Given instruction - Set down the material exactly as given, please, from its first line through the line that includes "const firstCellRise = 4.15;".

+ + + +

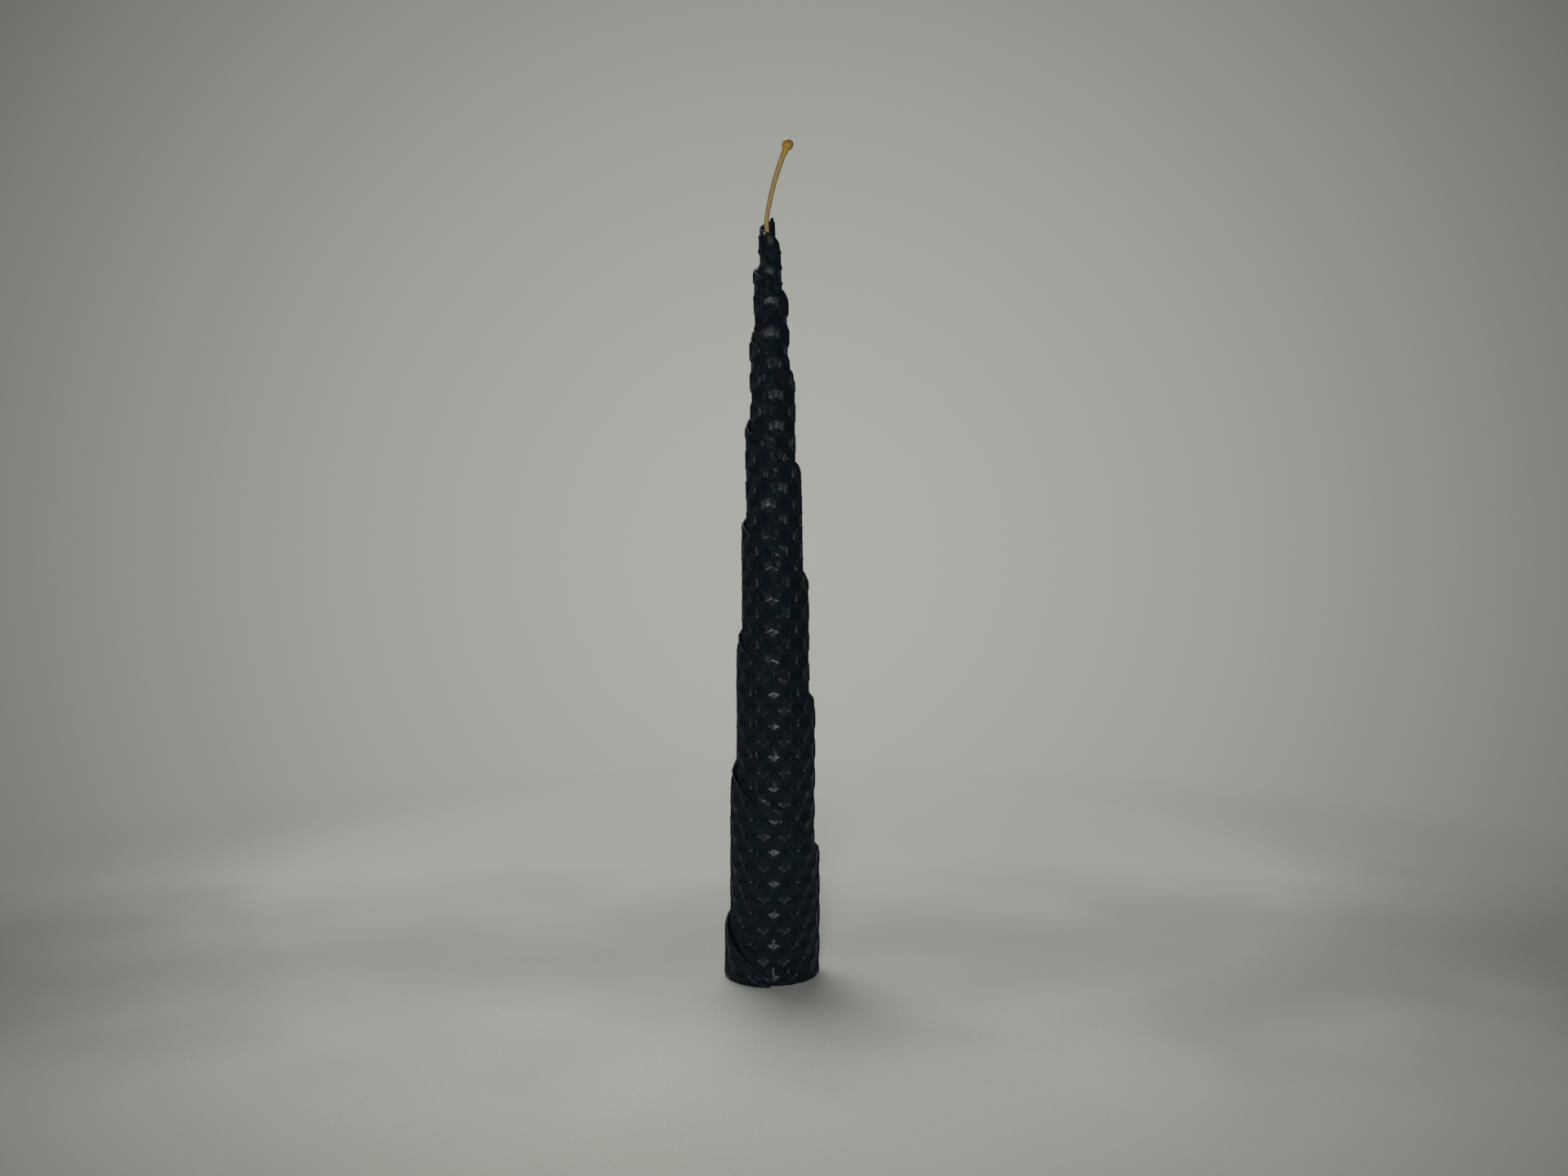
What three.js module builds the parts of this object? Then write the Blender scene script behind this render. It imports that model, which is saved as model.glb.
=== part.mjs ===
import * as THREE from 'three';

// A rolled taper candle. One right-angled triangle of embossed comb wax is wound round a wick, so its
// slanted edge climbs the candle as a spiral of low steps. The origin is the middle of the base, where
// the wick ends, and +Z is up. Lengths are in millimetres and bearings in degrees from +X towards +Y.

// The cut sheet, as it lies flat before it is rolled
const sheetHeight = 229.8; // the upright edge, which starts the roll beside the wick
const sheetLength = 407; // the bottom edge, which becomes the candle's foot
const tipHeight = 2.6; // the outer corner is blunt by this much

// How far the knife strayed over the straight slanted cut, at shares of the sheet's length
const cutStrays = [
  { share: 0, height: 0 },
  { share: 0.05, height: 2.3 },
  { share: 0.11, height: 2.6 },
  { share: 0.18, height: 0 },
  { share: 0.27, height: -2 },
  { share: 0.47, height: -1.9 },
  { share: 0.61, height: -0.4 },
  { share: 0.74, height: 0.5 },
  { share: 0.84, height: -1 },
  { share: 0.95, height: 1.2 },
  { share: 1, height: 0 },
];

// The comb cells
const cellWidth = 5.167; // across the flats, along the roll
const cellStretch = 1.038; // they are this much taller than regular ones
const cellDepth = 0.85; // from the crest of a cell wall down to the bottom of its pit
const pitShare = 0.4; // of a cell's height is the bottom of its pit; stays under a half
const webThickness = 0.28; // wax that is left between the bottom of a pit and the back of the sheet
const firstCellAlong = -0.25; // the middle of the first cell, from the upright edge
const firstCellRise = 4.15; // and from the foot

// The roll
const turnGap = 0.54; // air between one turn and the next
const tipBearing = 267; // where the outer corner comes to rest

// The wick and the drop of wax that has set on its end
const wickDiameter = 1.5;
const wickClearance = 0.3; // between the wick and the first turn
const wickFreeHeight = 22.9; // how far the wick rises over the highest point of the sheet
const wickLean = 6.3; // how far its end leans towards +X
const leanPower = 1.4; // 1 would lean in a straight line, 2 in a parabola
const beadDiameter = 3.2;
const beadHeight = 3.2;
const beadGrip = 1.5; // how deep the wick sits in the bead
const beadClearance = 0.25;

// How finely curved things are divided
const facetAngle = 0.3; // most that a facet of the roll turns, in radians
const coveredMargin = cellWidth; // the cells go on this far under the turn that covers them
const wickSides = 8;
const wickSteps = 60;
const beadSides = 16;
const beadSteps = 8;

// Worked out from the sizes above
const sheetThickness = webThickness + cellDepth;
const turnPitch = sheetThickness + turnGap;
const boreRadius = wickDiameter / 2 + wickClearance;
const middleRadius = boreRadius + sheetThickness / 2;
const columnStep = cellWidth / 2;
const rowStep = (cellWidth / Math.sqrt(3)) * cellStretch; // a cell's upright side
const pitReach = rowStep * pitShare;
const smoothDepth = (cellDepth * (3 + 2 * pitShare)) / 9; // the cells' mean depth, where it is left smooth

// Angle that the roll has turned through where the sheet's own length from its upright edge is s.
// The middle of the sheet follows r = middleRadius + turnPitch * angle / (2 pi).
function windingAngle(s) {
  const root = Math.sqrt(middleRadius ** 2 + (turnPitch * s) / Math.PI);
  return ((root - middleRadius) * 2 * Math.PI) / turnPitch;
}

// The inverse: the sheet's length up to a winding angle.
function lengthAtAngle(angle) {
  return middleRadius * angle + (turnPitch * angle ** 2) / (4 * Math.PI);
}

const rollAngle = windingAngle(sheetLength);
const startBearing = THREE.MathUtils.degToRad(tipBearing) - rollAngle;

function backRadius(angle) {
  return boreRadius + (turnPitch * angle) / (2 * Math.PI);
}

// How far the slanted edge lies over a straight cut where the sheet's length is s.
function strayHeight(s) {
  const share = Math.min(1, s / sheetLength);
  const next = Math.max(1, cutStrays.findIndex((stray) => stray.share >= share));
  const from = cutStrays[next - 1];
  const to = cutStrays[next];
  const blend = THREE.MathUtils.smoothstep(share, from.share, to.share);
  return THREE.MathUtils.lerp(from.height, to.height, blend);
}

// Height of the slanted edge where the sheet's length is s.
function edgeHeight(s) {
  return THREE.MathUtils.lerp(sheetHeight, tipHeight, s / sheetLength) + strayHeight(s);
}

// Where a point of the flat sheet lies once it is rolled. Its lift is measured from the sheet's back.
function rolledPoint(s, z, lift) {
  const angle = windingAngle(s);
  const radius = backRadius(angle) + lift;
  const bearing = startBearing + angle;
  return [radius * Math.cos(bearing), radius * Math.sin(bearing), z];
}

// The height down to which the cells show at length s: the next turn covers what is lower.
function coveredHeight(s) {
  const outerLength = lengthAtAngle(windingAngle(s) + 2 * Math.PI);
  if (outerLength >= sheetLength) {
    return 0;
  }
  return Math.max(0, edgeHeight(outerLength) - coveredMargin);
}

// The corners and middles of the cells lie on upright columns half a cell apart, one upright side from
// each other, and every second column is shifted by half a side. Every third point is the middle of a
// pit, whose bottom is a short upright line that reaches as far above it as below it.
function latticePoint(column, row) {
  const phase = column % 2 === 0 ? 0 : 1;
  const isPit = (((row - phase) % 3) + 3) % 3 === 0;
  return {
    z: firstCellRise + (row + phase / 2) * rowStep,
    depth: isPit ? cellDepth : 0,
    reach: isPit ? pitReach : 0,
  };
}

// Points where the relief's lines cross the sheet at a fraction of the way from one column to the next.
function crossings(column, fraction) {
  const points = [];
  const firstRow = Math.floor(-firstCellRise / rowStep) - 1;
  const lastRow = Math.ceil((sheetHeight - firstCellRise) / rowStep) + 1;
  for (let row = firstRow; row <= lastRow; row += 1) {
    const here = latticePoint(column, row);
    const isSingle = fraction === 0 && here.reach === 0;
    for (const side of isSingle ? [1] : [-1, 1]) {
      const nextRow = row + (side + (column % 2 === 0 ? -1 : 1)) / 2;
      const next = latticePoint(column + 1, nextRow);
      const start = here.z + side * here.reach;
      const end = next.z - side * next.reach;
      points.push({
        z: THREE.MathUtils.lerp(start, end, fraction),
        depth: THREE.MathUtils.lerp(here.depth, next.depth, fraction),
      });
    }
  }
  return points.sort((a, b) => a.z - b.z);
}

// Depth of the relief at height z on a column whose crossings are known.
function depthBetween(points, z) {
  const above = points.findIndex((point) => point.z > z);
  const low = points[above - 1];
  const high = points[above];
  return THREE.MathUtils.mapLinear(z, low.z, high.z, low.depth, high.depth);
}

// The embossed face upright across the sheet at length s: bottom edge, smooth part, cells, slanted edge.
function embossedColumn(s) {
  const place = (s - firstCellAlong) / columnStep;
  const column = Math.floor(place + 1e-6);
  const fraction = place - column < 1e-6 ? 0 : place - column;
  const top = edgeHeight(s);
  const covered = coveredHeight(s);
  const nearest = rowStep / 6; // a point closer to an end than this would only make a sliver
  const points = crossings(column, fraction);
  const heights = [];
  if (covered > 0) {
    heights.push({ z: 0, depth: smoothDepth });
    heights.push({ z: covered, depth: smoothDepth });
  } else {
    heights.push({ z: 0, depth: depthBetween(points, 0) });
  }
  for (const point of points) {
    if (point.z > covered + nearest && point.z < top - nearest) {
      heights.push(point);
    }
  }
  heights.push({ z: top, depth: depthBetween(points, top) });
  return { s, face: heights.map(({ z, depth }) => ({ z, lift: sheetThickness - depth })) };
}

// The sheet's lengths at both ends and at every lattice column that isn't close to an end.
function latticeLengths() {
  const lengths = [0];
  const nearest = columnStep / 4;
  const first = Math.ceil((nearest - firstCellAlong) / columnStep);
  const last = Math.floor((sheetLength - nearest - firstCellAlong) / columnStep);
  for (let column = first; column <= last; column += 1) {
    lengths.push(firstCellAlong + column * columnStep);
  }
  lengths.push(sheetLength);
  return lengths;
}

// All columns from the upright edge to the outer corner, closer together where the roll is tight.
function sheetColumns() {
  const lengths = latticeLengths();
  const columns = [];
  for (let k = 0; k < lengths.length - 1; k += 1) {
    const turned = windingAngle(lengths[k + 1]) - windingAngle(lengths[k]);
    const parts = Math.ceil(turned / facetAngle);
    for (let part = 0; part < parts; part += 1) {
      columns.push(embossedColumn(THREE.MathUtils.lerp(lengths[k], lengths[k + 1], part / parts)));
    }
  }
  columns.push(embossedColumn(sheetLength));
  return columns;
}

// Joins two runs of points, each in rising order, by triangles with the shortest cross lines.
function stitch(left, right, addTriangle) {
  let i = 0;
  let j = 0;
  while (i < left.length - 1 || j < right.length - 1) {
    const canLeft = i < left.length - 1;
    const canRight = j < right.length - 1;
    const leftCross = canLeft ? Math.abs(left[i + 1].z - right[j].z) : Infinity;
    const rightCross = canRight ? Math.abs(right[j + 1].z - left[i].z) : Infinity;
    if (leftCross <= rightCross) {
      addTriangle(left[i].index, right[j].index, left[i + 1].index);
      i += 1;
    } else {
      addTriangle(left[i].index, right[j].index, right[j + 1].index);
      j += 1;
    }
  }
}

function waxSheetGeometry(columns) {
  const positions = [];
  const triangles = [];
  const addPoint = (s, z, lift) => {
    positions.push(...rolledPoint(s, z, lift));
    return { z, index: positions.length / 3 - 1 };
  };
  const outward = (a, b, c) => triangles.push(a, b, c);
  const inward = (a, b, c) => triangles.push(a, c, b);
  const rolled = columns.map(({ s, face }) => ({
    front: face.map(({ z, lift }) => addPoint(s, z, lift)),
    back: [addPoint(s, 0, 0), addPoint(s, face.at(-1).z, 0)],
  }));
  for (let k = 0; k < rolled.length - 1; k += 1) {
    const here = rolled[k];
    const next = rolled[k + 1];
    stitch(here.front, next.front, outward);
    stitch(here.back, next.back, inward);
    const bottom = [here.front[0], next.front[0], next.back[0], here.back[0]].map((p) => p.index);
    const top = [here.front.at(-1), next.front.at(-1), next.back[1], here.back[1]].map((p) => p.index);
    triangles.push(bottom[0], bottom[3], bottom[2], bottom[0], bottom[2], bottom[1]);
    triangles.push(top[0], top[1], top[2], top[0], top[2], top[3]);
  }
  stitch(rolled[0].back, rolled[0].front, outward);
  stitch(rolled.at(-1).front, rolled.at(-1).back, outward);
  const geometry = new THREE.BufferGeometry();
  geometry.setAttribute('position', new THREE.Float32BufferAttribute(positions, 3));
  geometry.setIndex(triangles);
  const facets = geometry.toNonIndexed(); // so that every facet has its own normal
  facets.computeVertexNormals();
  return facets;
}

// The least air between the back of a turn and the crests of the turn inside it, over the facets.
function leastTurnGap(columns) {
  let least = Infinity;
  for (let k = 0; k < columns.length - 1; k += 1) {
    const start = new THREE.Vector3(...rolledPoint(columns[k].s, 0, 0));
    const end = new THREE.Vector3(...rolledPoint(columns[k + 1].s, 0, 0));
    const facetRadius = start.add(end).multiplyScalar(0.5).length();
    const angle = (windingAngle(columns[k].s) + windingAngle(columns[k + 1].s)) / 2;
    if (angle > 2 * Math.PI) {
      const crestRadius = backRadius(angle - 2 * Math.PI) + sheetThickness;
      least = Math.min(least, facetRadius - crestRadius);
    }
  }
  return least;
}

// The wick runs straight up the bore and leans over above the sheet.
class WickRoute extends THREE.Curve {
  getPoint(t, target = new THREE.Vector3()) {
    const z = t * (sheetHeight + wickFreeHeight);
    const risen = Math.max(0, z - sheetHeight) / wickFreeHeight;
    return target.set(wickLean * risen ** leanPower, 0, z);
  }
}

const wickRoute = new WickRoute();

function wickGeometry() {
  const section = new THREE.Shape();
  section.absarc(0, 0, wickDiameter / 2, 0, 2 * Math.PI, false);
  return new THREE.ExtrudeGeometry(section, {
    steps: wickSteps,
    curveSegments: wickSides / 2,
    extrudePath: wickRoute,
    bevelEnabled: false,
  });
}

// A rounded drop with a socket in its underside, turned about its own Y axis.
const socketRadius = wickDiameter / 2 + beadClearance;
const mouthAngle = -Math.acos(socketRadius / (beadDiameter / 2));
const mouthHeight = (beadHeight / 2) * Math.sin(mouthAngle);
const socketTop = mouthHeight + beadGrip + beadClearance;

function beadGeometry() {
  const profile = [new THREE.Vector2(0, socketTop), new THREE.Vector2(socketRadius, socketTop)];
  for (let step = 0; step <= beadSteps; step += 1) {
    const angle = THREE.MathUtils.lerp(mouthAngle, Math.PI / 2, step / beadSteps);
    const radius = step === beadSteps ? 0 : (beadDiameter / 2) * Math.cos(angle);
    profile.push(new THREE.Vector2(radius, (beadHeight / 2) * Math.sin(angle)));
  }
  return new THREE.LatheGeometry(profile, beadSides);
}

function waxSheet() {
  const columns = sheetColumns();
  console.log(`least gap between turns ${leastTurnGap(columns).toFixed(3)} mm`);
  const material = new THREE.MeshStandardMaterial({ color: 0x14191d, roughness: 0.5, metalness: 0 });
  const mesh = new THREE.Mesh(waxSheetGeometry(columns), material);
  mesh.name = 'wax_sheet';
  return mesh;
}

function wick() {
  const material = new THREE.MeshStandardMaterial({ color: 0x9a8a5c, roughness: 0.7, metalness: 0 });
  const mesh = new THREE.Mesh(wickGeometry(), material);
  mesh.name = 'wick';
  return mesh;
}

function wickBead() {
  const material = new THREE.MeshStandardMaterial({ color: 0x8a6a2c, roughness: 0.4, metalness: 0 });
  const mesh = new THREE.Mesh(beadGeometry(), material);
  const direction = wickRoute.getTangentAt(1);
  const middle = wickRoute.getPointAt(1).addScaledVector(direction, beadClearance - socketTop);
  mesh.position.copy(middle);
  mesh.quaternion.setFromUnitVectors(new THREE.Vector3(0, 1, 0), direction);
  mesh.name = 'wick_bead';
  return mesh;
}

const candle = new THREE.Group();
candle.add(waxSheet(), wick(), wickBead());

export default candle;
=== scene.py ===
import math

import bpy
import numpy as np
from mathutils import Euler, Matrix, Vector


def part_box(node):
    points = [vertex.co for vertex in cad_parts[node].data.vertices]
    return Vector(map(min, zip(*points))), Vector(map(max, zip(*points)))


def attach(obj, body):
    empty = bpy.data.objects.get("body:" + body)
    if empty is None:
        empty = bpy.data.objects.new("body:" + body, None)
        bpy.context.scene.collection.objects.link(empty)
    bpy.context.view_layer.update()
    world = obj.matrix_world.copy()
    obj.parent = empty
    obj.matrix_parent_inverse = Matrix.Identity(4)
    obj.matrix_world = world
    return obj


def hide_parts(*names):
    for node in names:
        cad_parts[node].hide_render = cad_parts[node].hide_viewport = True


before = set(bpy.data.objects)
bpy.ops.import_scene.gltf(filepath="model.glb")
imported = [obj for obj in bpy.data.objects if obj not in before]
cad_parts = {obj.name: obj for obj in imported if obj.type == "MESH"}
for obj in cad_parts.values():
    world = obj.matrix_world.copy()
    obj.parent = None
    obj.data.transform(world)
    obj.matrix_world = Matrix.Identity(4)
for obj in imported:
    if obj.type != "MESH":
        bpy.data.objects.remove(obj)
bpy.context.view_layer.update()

# A rolled beeswax taper: one triangle of milled comb foundation wound round a primed wick.
# Lengths in the dictionaries are millimetres, and metre turns them into Blender's own unit.

metre = 0.001

# A Mix node set to colours is reached by socket number: its share, its two colours, and its result
mixShare, mixFrom, mixTo, mixed = 0, 6, 7, 2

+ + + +

Task result -
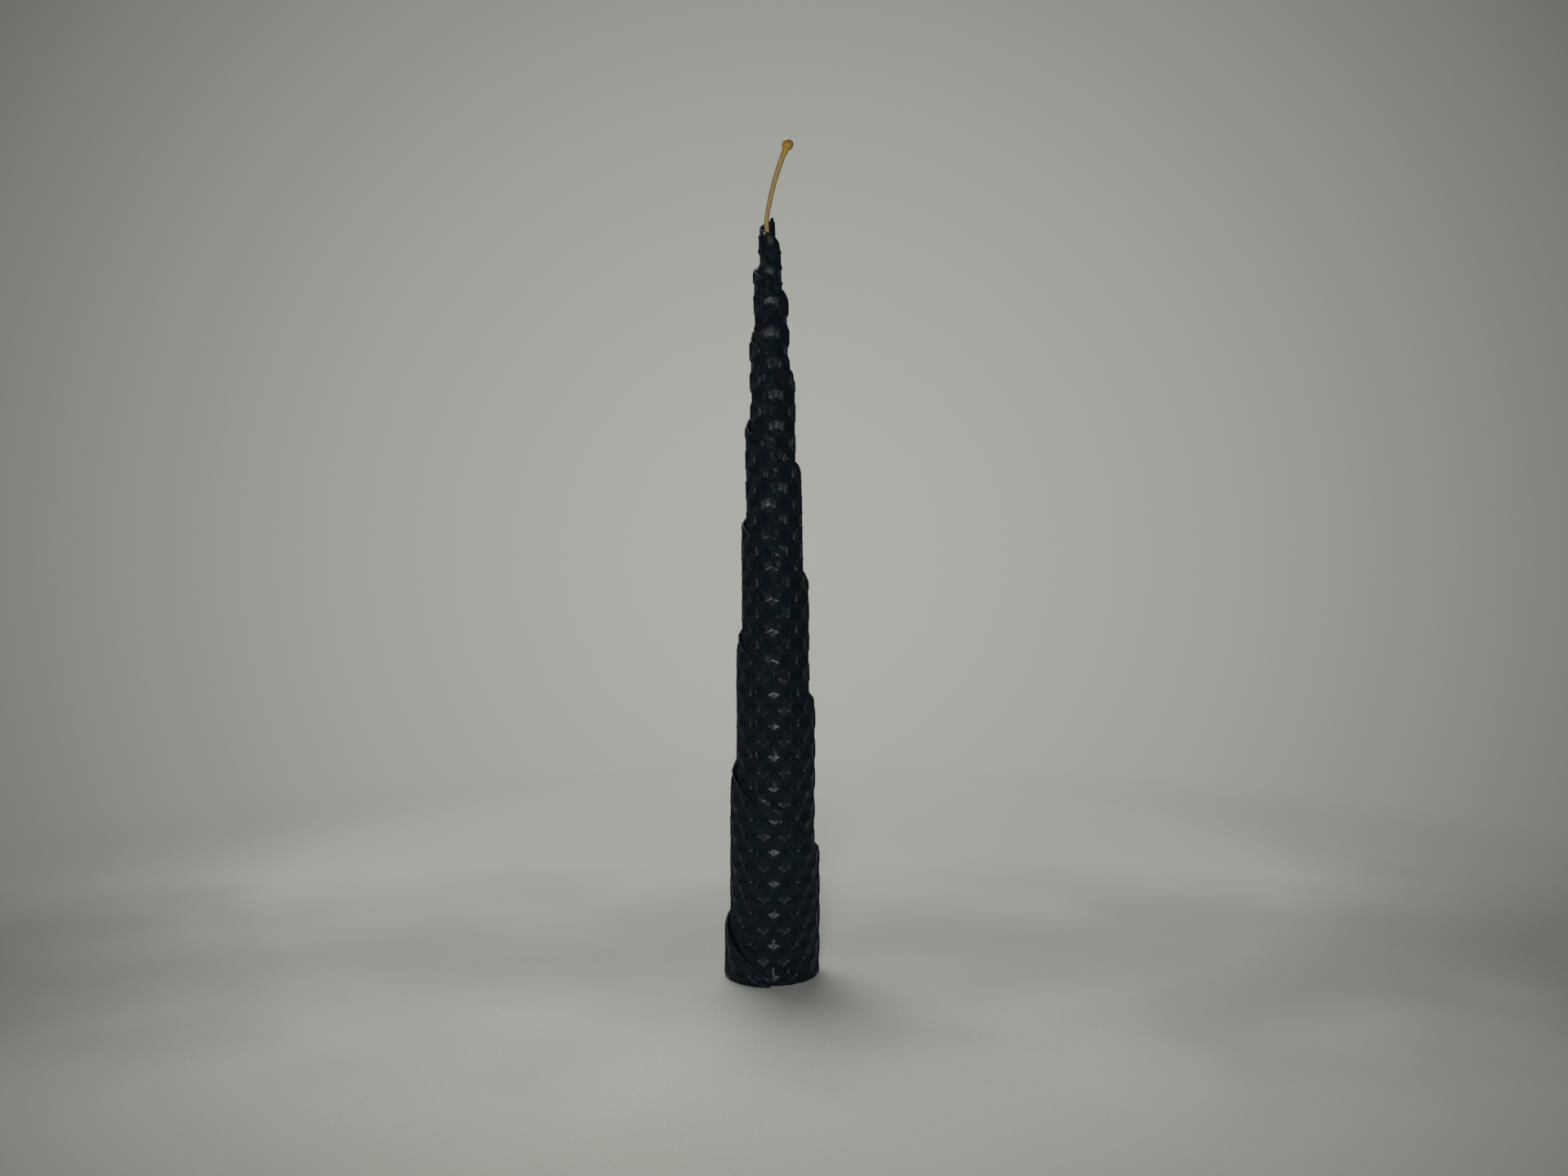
What three.js module builds the parts of this object? Then write the Blender scene script behind this render. It imports that model, which is saved as model.glb.
=== part.mjs ===
import * as THREE from 'three';

// A rolled taper candle. One right-angled triangle of embossed comb wax is wound round a wick, so its
// slanted edge climbs the candle as a spiral of low steps. The origin is the middle of the base, where
// the wick ends, and +Z is up. Lengths are in millimetres and bearings in degrees from +X towards +Y.

// The cut sheet, as it lies flat before it is rolled
const sheetHeight = 229.8; // the upright edge, which starts the roll beside the wick
const sheetLength = 407; // the bottom edge, which becomes the candle's foot
const tipHeight = 2.6; // the outer corner is blunt by this much

// How far the knife strayed over the straight slanted cut, at shares of the sheet's length
const cutStrays = [
  { share: 0, height: 0 },
  { share: 0.05, height: 2.3 },
  { share: 0.11, height: 2.6 },
  { share: 0.18, height: 0 },
  { share: 0.27, height: -2 },
  { share: 0.47, height: -1.9 },
  { share: 0.61, height: -0.4 },
  { share: 0.74, height: 0.5 },
  { share: 0.84, height: -1 },
  { share: 0.95, height: 1.2 },
  { share: 1, height: 0 },
];

// The comb cells
const cellWidth = 5.167; // across the flats, along the roll
const cellStretch = 1.038; // they are this much taller than regular ones
const cellDepth = 0.85; // from the crest of a cell wall down to the bottom of its pit
const pitShare = 0.4; // of a cell's height is the bottom of its pit; stays under a half
const webThickness = 0.28; // wax that is left between the bottom of a pit and the back of the sheet
const firstCellAlong = -0.25; // the middle of the first cell, from the upright edge
const firstCellRise = 4.15; // and from the foot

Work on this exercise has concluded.